= Meg Goetz =

Mary E. "Meg" Goetz was the first woman to be appointed as a Reading clerk of the United States House of Representatives, a face familiar to viewers of C-SPAN, the network which covers House proceedings.

A graduate of Chestnut Hill College in Philadelphia, she has degrees in political science and economics. She was appointed Democratic reading clerk by Speaker Tip O'Neill in 1982 and served until 1998 when she retired from the House. The reading clerks prepare the official version of all House-passed legislation and maintain all official papers on behalf of the House of Representatives relative to legislation. They report to the House membership all bills, motions, amendments, and all official communications. They also serve as House liaisons to the U.S. Senate, formally transmit all official actions taken by the House, and prepare the official records of all changes to legislation made on the floor.
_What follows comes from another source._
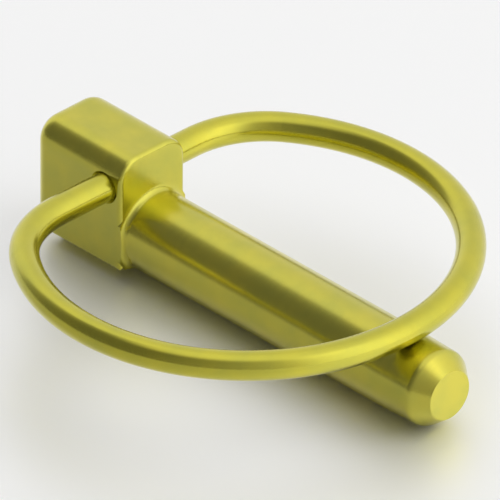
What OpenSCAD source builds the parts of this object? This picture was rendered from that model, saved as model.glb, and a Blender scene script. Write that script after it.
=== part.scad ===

During the vote for Speaker at the beginning of each Congress, or when the electronic voting system fails, the reading clerk calls the roll of House membership. Ms. Goetz was the Vice President for Advocacy for the American Indian Higher Education Consortium, an advocacy group in Washington, D.C. from June 1998 until 2017. She was replaced as House reading clerk for the Democrats by Mary Kevin Niland who was appointed by then Minority Leader Richard Gephardt. She has now fully retired.